Vinamra Mathur of Firstpost also gave 3.5 stars out of 5 and said that "once Bandar ends, one gets a sense this is a film that refuses to give easy answers. If we don’t get to see the victim as much as the accused, it has less to do with the fact that the story is being told from the accused’s lens and more to do with how Kashyap revels in the ambiguity of his narratives."

BH Harsh of Cinema Express rated it 3/5 stars out of 5 and calls it "While the central premise itself is shaky, Anurag Kashyap puts his best foot forward to paint the picture of a broken man who gets further destroyed by the system".

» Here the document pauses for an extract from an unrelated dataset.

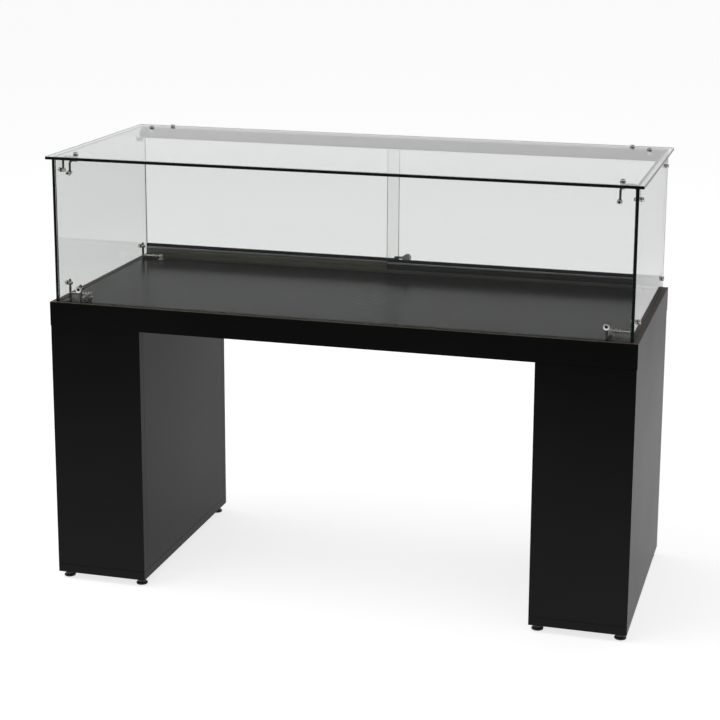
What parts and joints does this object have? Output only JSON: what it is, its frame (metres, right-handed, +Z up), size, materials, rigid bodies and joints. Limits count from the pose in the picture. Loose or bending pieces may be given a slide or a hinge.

Renuka Vyavahare of The Times of India gave 3.5 stars out of 5 and writes that "This is not an easy film to watch. It is disturbing, repulsive and occasionally repetitive. Think of horror sensation ‘obsession’ in an Anurag Kashyap universe. But that discomfort is precisely the point."
Devesh Sharma of Filmfare gave 4 stars out of 5 and praise the film writing that "Bandar is messy, overstuffed and occasionally frustrating. Yet it is also fearless, thought-provoking and fiercely acted. In an era increasingly dominated by safe storytelling and formulaic entertainment, director Anurag Kashyap deserves enormous credit for making a film that embraces discomfort and uncertainty."

The film received criticism for its misogynistic undertones, and its themes were said to be out of touch with the MeToo movement. Kashyap acknowledged the validity of the criticisms, and further stated that the final cut of the film was not his original, and therefore he distanced himself from the film.